40      À cet égard, il convient de rappeler que le principe d’égalité de traitement, tel qu’énoncé à l’article 4 du règlement no 883/2004, prohibe non seulement les discriminations ostensibles, fondées sur la nationalité des bénéficiaires des régimes de sécurité sociale, mais encore toutes formes dissimulées de discrimination qui, par application d’autres critères de distinction, aboutissent en fait au même résultat (voir, par analogie, arrêt du 22 juin 2011, Landtová, C-399/09, EU:C:2011:415, point 44 et jurisprudence citée).

41      Ainsi, doivent être regardées comme indirectement discriminatoires les conditions du droit national qui, bien qu’indistinctement applicables selon la nationalité, affectent essentiellement ou dans leur grande majorité les travailleurs migrants, ainsi que les conditions indistinctement applicables qui peuvent être plus facilement remplies par les travailleurs nationaux que par les travailleurs migrants ou encore qui risquent de jouer, en particulier, au détriment de ces derniers (arrêt du 22 juin 2011, Landtová, C-399/09, EU:C:2011:415, point 45 et jurisprudence citée).

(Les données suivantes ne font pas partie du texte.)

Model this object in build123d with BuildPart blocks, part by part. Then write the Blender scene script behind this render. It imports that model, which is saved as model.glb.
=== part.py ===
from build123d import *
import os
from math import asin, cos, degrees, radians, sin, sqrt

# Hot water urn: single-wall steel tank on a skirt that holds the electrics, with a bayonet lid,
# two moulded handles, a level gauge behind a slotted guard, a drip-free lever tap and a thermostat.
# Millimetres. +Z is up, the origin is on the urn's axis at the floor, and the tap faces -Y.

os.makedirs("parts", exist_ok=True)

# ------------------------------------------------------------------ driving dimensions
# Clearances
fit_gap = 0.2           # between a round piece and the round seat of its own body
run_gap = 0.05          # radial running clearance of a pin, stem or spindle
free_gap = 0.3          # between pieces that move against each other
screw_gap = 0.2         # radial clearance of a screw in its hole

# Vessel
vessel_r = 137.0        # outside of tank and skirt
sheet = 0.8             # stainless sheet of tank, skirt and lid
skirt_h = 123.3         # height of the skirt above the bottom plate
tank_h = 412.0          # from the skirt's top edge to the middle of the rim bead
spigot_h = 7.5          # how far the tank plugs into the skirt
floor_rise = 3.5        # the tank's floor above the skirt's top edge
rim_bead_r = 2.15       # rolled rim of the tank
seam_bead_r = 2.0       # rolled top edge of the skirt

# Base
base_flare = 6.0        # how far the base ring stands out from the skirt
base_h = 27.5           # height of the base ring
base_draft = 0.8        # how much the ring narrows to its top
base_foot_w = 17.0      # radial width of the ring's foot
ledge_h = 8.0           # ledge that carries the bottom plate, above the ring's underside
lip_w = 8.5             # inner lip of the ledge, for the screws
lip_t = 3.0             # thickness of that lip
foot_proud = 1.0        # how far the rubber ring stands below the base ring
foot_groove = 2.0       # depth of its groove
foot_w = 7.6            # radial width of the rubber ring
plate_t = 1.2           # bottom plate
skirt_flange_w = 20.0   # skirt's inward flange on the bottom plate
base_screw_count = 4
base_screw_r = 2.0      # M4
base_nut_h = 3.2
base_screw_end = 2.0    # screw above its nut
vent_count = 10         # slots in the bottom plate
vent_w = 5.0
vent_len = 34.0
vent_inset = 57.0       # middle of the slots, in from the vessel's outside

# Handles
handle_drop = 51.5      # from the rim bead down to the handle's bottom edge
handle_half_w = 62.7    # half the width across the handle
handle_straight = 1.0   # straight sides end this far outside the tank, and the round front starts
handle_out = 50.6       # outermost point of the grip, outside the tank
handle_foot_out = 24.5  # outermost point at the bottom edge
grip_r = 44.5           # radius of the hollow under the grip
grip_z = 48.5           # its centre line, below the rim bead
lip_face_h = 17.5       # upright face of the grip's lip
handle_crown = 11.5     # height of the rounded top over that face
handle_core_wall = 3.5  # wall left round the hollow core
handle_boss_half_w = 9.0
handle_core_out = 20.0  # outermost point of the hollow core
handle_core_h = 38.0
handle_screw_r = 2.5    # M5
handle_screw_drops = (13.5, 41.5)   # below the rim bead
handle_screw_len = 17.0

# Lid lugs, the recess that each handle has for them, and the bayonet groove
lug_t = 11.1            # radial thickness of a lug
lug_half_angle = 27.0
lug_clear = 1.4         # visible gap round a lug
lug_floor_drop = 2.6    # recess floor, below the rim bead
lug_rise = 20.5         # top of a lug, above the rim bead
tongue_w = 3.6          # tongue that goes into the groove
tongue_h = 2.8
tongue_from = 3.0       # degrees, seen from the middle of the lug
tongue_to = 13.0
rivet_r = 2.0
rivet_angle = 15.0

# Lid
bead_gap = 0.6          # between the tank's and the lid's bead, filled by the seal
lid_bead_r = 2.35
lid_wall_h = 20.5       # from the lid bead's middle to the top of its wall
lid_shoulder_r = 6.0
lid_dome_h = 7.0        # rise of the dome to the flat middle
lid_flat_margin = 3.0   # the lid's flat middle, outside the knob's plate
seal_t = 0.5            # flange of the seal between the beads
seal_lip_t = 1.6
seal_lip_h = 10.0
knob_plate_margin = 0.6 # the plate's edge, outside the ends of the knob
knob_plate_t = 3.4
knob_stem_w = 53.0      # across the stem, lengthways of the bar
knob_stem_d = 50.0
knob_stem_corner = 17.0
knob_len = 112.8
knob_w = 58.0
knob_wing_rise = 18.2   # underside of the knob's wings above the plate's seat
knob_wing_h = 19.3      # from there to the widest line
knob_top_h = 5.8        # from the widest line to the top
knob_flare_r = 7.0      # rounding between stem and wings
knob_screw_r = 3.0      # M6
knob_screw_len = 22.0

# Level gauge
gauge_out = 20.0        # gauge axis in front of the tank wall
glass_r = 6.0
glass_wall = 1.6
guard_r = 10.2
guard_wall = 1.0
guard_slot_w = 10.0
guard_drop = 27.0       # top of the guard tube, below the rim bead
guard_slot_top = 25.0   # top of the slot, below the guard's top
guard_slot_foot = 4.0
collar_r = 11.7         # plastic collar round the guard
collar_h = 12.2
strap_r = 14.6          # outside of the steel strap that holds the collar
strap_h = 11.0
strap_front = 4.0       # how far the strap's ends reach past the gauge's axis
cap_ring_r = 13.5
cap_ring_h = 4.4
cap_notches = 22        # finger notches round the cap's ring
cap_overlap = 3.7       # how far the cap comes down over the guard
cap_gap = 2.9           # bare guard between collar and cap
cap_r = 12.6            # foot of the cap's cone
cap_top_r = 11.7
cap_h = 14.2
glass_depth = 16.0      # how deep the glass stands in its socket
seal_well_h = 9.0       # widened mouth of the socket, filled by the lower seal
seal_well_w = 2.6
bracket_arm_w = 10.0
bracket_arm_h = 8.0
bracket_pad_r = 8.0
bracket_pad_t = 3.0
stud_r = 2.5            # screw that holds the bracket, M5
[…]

42      Or, le refus des autorités compétentes d’un État membre de prendre en compte, aux fins de déterminer l’éligibilité à une pension de retraite anticipée, les prestations de pension auxquelles un travailleur ayant fait usage de son droit à la libre circulation a droit dans un autre État membre, est susceptible de mettre ce travailleur dans une situation moins favorable que celle d’un travailleur qui a accompli toute sa carrière dans le premier État membre.

43      Une législation nationale telle que celle en cause au principal peut néanmoins être justifiée, dans la mesure où elle poursuit un objectif d’intérêt général, à condition qu’elle soit propre à garantir la réalisation de celui-ci et qu’elle n’aille pas au-delà de ce qui est nécessaire pour atteindre l’objectif poursuivi (voir en ce sens, notamment, arrêt du 18 décembre 2014, Larcher, C-523/13, EU:C:2014:2458, point 38).

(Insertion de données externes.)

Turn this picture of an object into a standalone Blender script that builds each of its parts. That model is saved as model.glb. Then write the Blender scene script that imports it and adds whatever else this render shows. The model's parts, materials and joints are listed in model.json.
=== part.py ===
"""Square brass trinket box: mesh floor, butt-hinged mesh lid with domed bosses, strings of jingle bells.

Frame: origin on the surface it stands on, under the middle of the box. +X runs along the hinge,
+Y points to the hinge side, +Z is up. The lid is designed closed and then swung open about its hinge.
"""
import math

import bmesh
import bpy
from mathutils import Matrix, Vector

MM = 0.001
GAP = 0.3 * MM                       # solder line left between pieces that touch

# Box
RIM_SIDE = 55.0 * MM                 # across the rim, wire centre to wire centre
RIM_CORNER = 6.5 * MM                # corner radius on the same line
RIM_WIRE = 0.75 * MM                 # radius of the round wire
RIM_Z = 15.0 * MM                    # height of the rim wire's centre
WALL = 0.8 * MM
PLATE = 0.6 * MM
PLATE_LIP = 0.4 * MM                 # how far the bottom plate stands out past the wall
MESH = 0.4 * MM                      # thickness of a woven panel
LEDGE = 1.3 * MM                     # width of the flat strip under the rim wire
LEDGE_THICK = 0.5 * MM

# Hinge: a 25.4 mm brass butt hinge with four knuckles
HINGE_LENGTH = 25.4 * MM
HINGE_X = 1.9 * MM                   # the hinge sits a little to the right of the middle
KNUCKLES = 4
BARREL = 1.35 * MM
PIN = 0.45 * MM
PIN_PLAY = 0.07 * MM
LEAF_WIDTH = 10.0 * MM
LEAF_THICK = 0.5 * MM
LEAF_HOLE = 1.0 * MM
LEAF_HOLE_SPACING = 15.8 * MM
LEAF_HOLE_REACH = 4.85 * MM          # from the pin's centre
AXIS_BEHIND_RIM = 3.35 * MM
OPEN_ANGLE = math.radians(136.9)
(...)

44      À cet égard, l’INSS et le gouvernement espagnol ont indiqué, lors de l’audience, que l’application, aux fins de l’éligibilité à une pension de retraite anticipée, de la condition d’avoir atteint le montant minimum de pension auquel l’intéressé aurait droit à l’âge légal de la retraite vise à réduire le recours à la retraite anticipée. En outre, en excluant l’éligibilité à une pension de retraite anticipée dans les cas où le montant de celle-ci auquel l’intéressé pourrait prétendre lui donnerait le droit à un complément de pension, cette condition permettrait d’éviter des charges supplémentaires au système de sécurité sociale espagnol.

45      Toutefois, ainsi que M. l’avocat général l’a relevé au point 49 de ses conclusions, à supposer même que de telles considérations puissent constituer des objectifs d’intérêt général au sens de la jurisprudence citée au point 43 du présent arrêt, les arguments avancés par l’INSS et le gouvernement espagnol ne sont pas de nature à justifier l’application discriminatoire d’une telle condition au détriment des travailleurs ayant fait usage de leur droit à la libre circulation.

46      Au vu des considérations qui précèdent, il convient de répondre à la question posée que l’article 5, sous a), du règlement no 883/2004 doit être interprété en ce sens qu’il s’oppose à la législation d’un État membre qui impose, comme condition d’éligibilité d’un travailleur à une pension de retraite anticipée, que le montant de la pension à percevoir soit supérieur au montant minimum de pension que ce travailleur serait en droit de recevoir à l’âge légal de la retraite en vertu de cette législation, la notion de « pension à percevoir » étant entendue comme visant la pension à la charge de ce seul État membre, à l’exclusion de la pension que ledit travailleur pourrait percevoir au titre de prestations équivalentes à la charge d’un ou de plusieurs autres États membres.

 Sur les dépens

47      La procédure revêtant, à l’égard des parties au principal, le caractère d’un incident soulevé devant la juridiction de renvoi, il appartient à celle-ci de statuer sur les dépens. Les frais exposés pour soumettre des observations à la Cour, autres que ceux desdites parties, ne peuvent faire l’objet d’un remboursement.

Par ces motifs, la Cour (huitième chambre) dit pour droit :

L’article 5, sous a), du règlement (CE) no 883/2004 du Parlement européen et du Conseil, du 29 avril 2004, portant sur la coordination des systèmes de sécurité sociale, doit être interprété en ce sens qu’il s’oppose à la législation d’un État membre qui impose, comme condition d’éligibilité d’un travailleur à une pension de retraite anticipée, que le montant de la pension à percevoir soit supérieur au montant minimum de pension que ce travailleur serait en droit de recevoir à l’âge légal de la retraite en vertu de cette législation, la notion de « pension à percevoir » étant entendue comme visant la pension à la charge de ce seul État membre, à l’exclusion de la pension que ledit travailleur pourrait percevoir au titre de prestations équivalentes à la charge d’un ou de plusieurs autres États membres.

Signatures


*      Langue de procédure : l’espagnol.